(Entries with parts and joints)
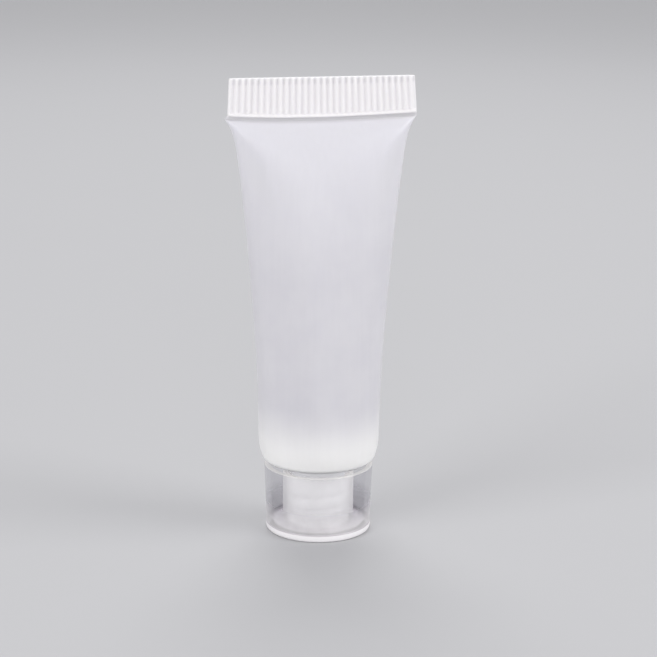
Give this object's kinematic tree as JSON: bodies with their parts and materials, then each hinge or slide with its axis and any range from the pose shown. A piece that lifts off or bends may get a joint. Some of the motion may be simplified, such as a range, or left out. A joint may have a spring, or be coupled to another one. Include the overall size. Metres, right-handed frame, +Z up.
{
  "type": "travel squeeze tube",
  "caption": "Small frosted plastic squeeze tube with a flat ribbed end seal, standing on its screw cap.",
  "frame": {"origin": "middle of the cap's underside, which is what the tube stands on", "axes": "+Z up the tube from the cap to the flat seal, +X along the seal, the broad faces look along -Y and +Y"},
  "size_m": [0.0296, 0.019, 0.072],
  "materials": {
    "cap": "clear natural plastic, lightly frosted",
    "head": "natural white plastic, satin",
    "sleeve": "frosted translucent soft plastic"
  },
  "bodies": {
    "cap": {"screw_cap": "cap"},
    "tube": {"tube_sleeve": "sleeve", "tube_head": "head"}
  },
  "joints": [
    {"name": "tube_lift", "type": "slide", "parent": "cap", "child": "tube", "axis": [0, 0, 1], "range_m": [0, 0.01]}
  ]
}
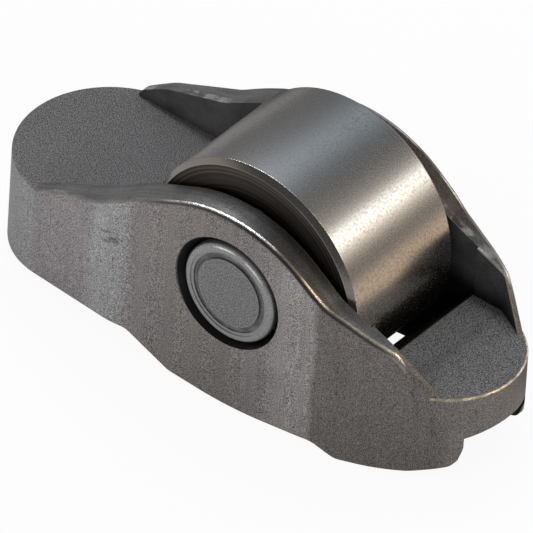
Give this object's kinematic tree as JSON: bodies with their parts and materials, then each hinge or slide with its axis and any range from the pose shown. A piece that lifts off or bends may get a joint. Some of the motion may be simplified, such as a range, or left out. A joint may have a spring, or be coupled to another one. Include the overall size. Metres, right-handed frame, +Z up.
{
  "type": "roller rocker arm",
  "caption": "Cast steel roller finger follower: ball socket under its heel, needle bearing cam roller on a staked axle, rounded valve pad between guide ears at its nose.",
  "frame": {"origin": "centre of the pivot ball in the heel's socket", "axes": "+X from the pivot to the valve end, +Z up towards the cam, Y across, along the roller's axis"},
  "size_m": [0.0443, 0.0176, 0.02],
  "materials": {
    "cast_steel": "as cast and blasted, dull grey",
    "ground_steel": "fine ground bearing steel",
    "axle_steel": "turned, dull end faces",
    "needle_steel": "polished"
  },
  "bodies": {
    "arm": {"rocker_body": "cast_steel", "axle": "axle_steel"},
    "roller": {"roller_ring": "ground_steel"},
    "needles": {"needle_01": "needle_steel", "needle_02": "needle_steel", "needle_03": "needle_steel", "needle_04": "needle_steel", "needle_05": "needle_steel", "needle_06": "needle_steel", "needle_07": "needle_steel", "needle_08": "needle_steel", "needle_09": "needle_steel", "needle_10": "needle_steel", "needle_11": "needle_steel", "needle_12": "needle_steel", "needle_13": "needle_steel", "needle_14": "needle_steel", "needle_15": "needle_steel", "needle_16": "needle_steel", "needle_17": "needle_steel"}
  },
  "joints": [
    {"name": "roller_spin", "type": "hinge", "parent": "arm", "child": "roller", "pos_m": [0.0174, 0, 0.0082], "axis": [0, 1, 0], "continuous": true},
    {"name": "needle_orbit", "type": "hinge", "parent": "arm", "child": "needles", "pos_m": [0.0174, 0, 0.0082], "axis": [0, 1, 0], "continuous": true}
  ],
  "couplings": [
    {"joint": "needle_orbit", "follows": "roller_spin", "ratio": 0.5916}
  ]
}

Stated goal: Every record above must be duplicated exactly.

Solved exercise:
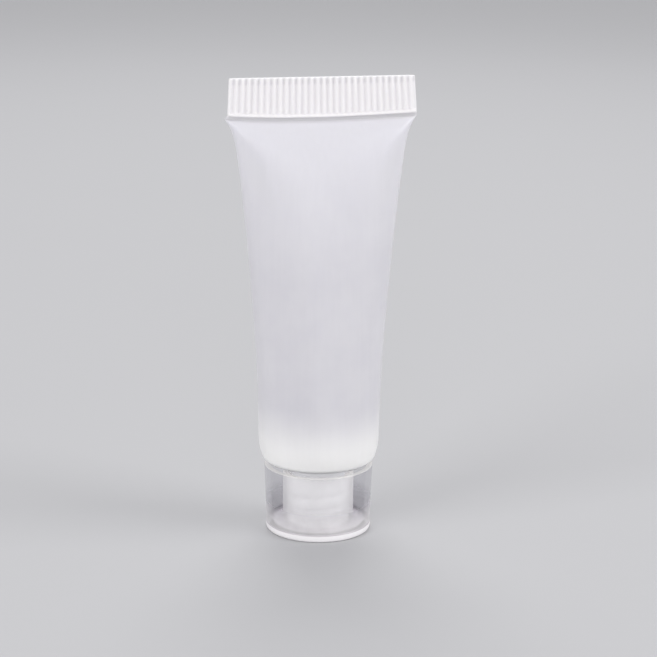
Give this object's kinematic tree as JSON: bodies with their parts and materials, then each hinge or slide with its axis and any range from the pose shown. A piece that lifts off or bends may get a joint. Some of the motion may be simplified, such as a range, or left out. A joint may have a spring, or be coupled to another one. Include the overall size. Metres, right-handed frame, +Z up.
{
  "type": "travel squeeze tube",
  "caption": "Small frosted plastic squeeze tube with a flat ribbed end seal, standing on its screw cap.",
  "frame": {"origin": "middle of the cap's underside, which is what the tube stands on", "axes": "+Z up the tube from the cap to the flat seal, +X along the seal, the broad faces look along -Y and +Y"},
  "size_m": [0.0296, 0.019, 0.072],
  "materials": {
    "cap": "clear natural plastic, lightly frosted",
    "head": "natural white plastic, satin",
    "sleeve": "frosted translucent soft plastic"
  },
  "bodies": {
    "cap": {"screw_cap": "cap"},
    "tube": {"tube_sleeve": "sleeve", "tube_head": "head"}
  },
  "joints": [
    {"name": "tube_lift", "type": "slide", "parent": "cap", "child": "tube", "axis": [0, 0, 1], "range_m": [0, 0.01]}
  ]
}
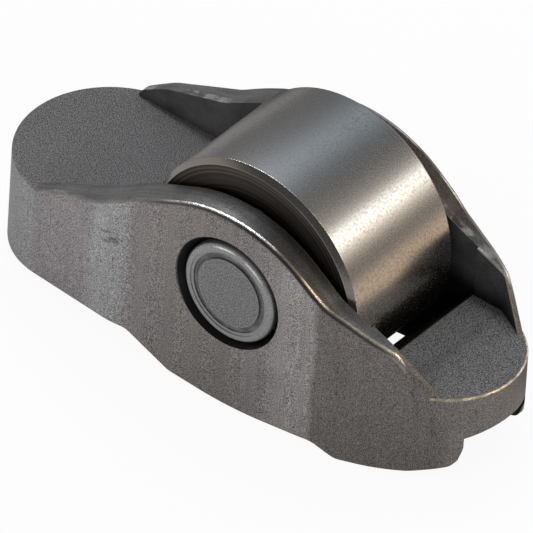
Give this object's kinematic tree as JSON: bodies with their parts and materials, then each hinge or slide with its axis and any range from the pose shown. A piece that lifts off or bends may get a joint. Some of the motion may be simplified, such as a range, or left out. A joint may have a spring, or be coupled to another one. Include the overall size. Metres, right-handed frame, +Z up.
{
  "type": "roller rocker arm",
  "caption": "Cast steel roller finger follower: ball socket under its heel, needle bearing cam roller on a staked axle, rounded valve pad between guide ears at its nose.",
  "frame": {"origin": "centre of the pivot ball in the heel's socket", "axes": "+X from the pivot to the valve end, +Z up towards the cam, Y across, along the roller's axis"},
  "size_m": [0.0443, 0.0176, 0.02],
  "materials": {
    "cast_steel": "as cast and blasted, dull grey",
    "ground_steel": "fine ground bearing steel",
    "axle_steel": "turned, dull end faces",
    "needle_steel": "polished"
  },
  "bodies": {
    "arm": {"rocker_body": "cast_steel", "axle": "axle_steel"},
    "roller": {"roller_ring": "ground_steel"},
    "needles": {"needle_01": "needle_steel", "needle_02": "needle_steel", "needle_03": "needle_steel", "needle_04": "needle_steel", "needle_05": "needle_steel", "needle_06": "needle_steel", "needle_07": "needle_steel", "needle_08": "needle_steel", "needle_09": "needle_steel", "needle_10": "needle_steel", "needle_11": "needle_steel", "needle_12": "needle_steel", "needle_13": "needle_steel", "needle_14": "needle_steel", "needle_15": "needle_steel", "needle_16": "needle_steel", "needle_17": "needle_steel"}
  },
  "joints": [
    {"name": "roller_spin", "type": "hinge", "parent": "arm", "child": "roller", "pos_m": [0.0174, 0, 0.0082], "axis": [0, 1, 0], "continuous": true},
    {"name": "needle_orbit", "type": "hinge", "parent": "arm", "child": "needles", "pos_m": [0.0174, 0, 0.0082], "axis": [0, 1, 0], "continuous": true}
  ],
  "couplings": [
    {"joint": "needle_orbit", "follows": "roller_spin", "ratio": 0.5916}
  ]
}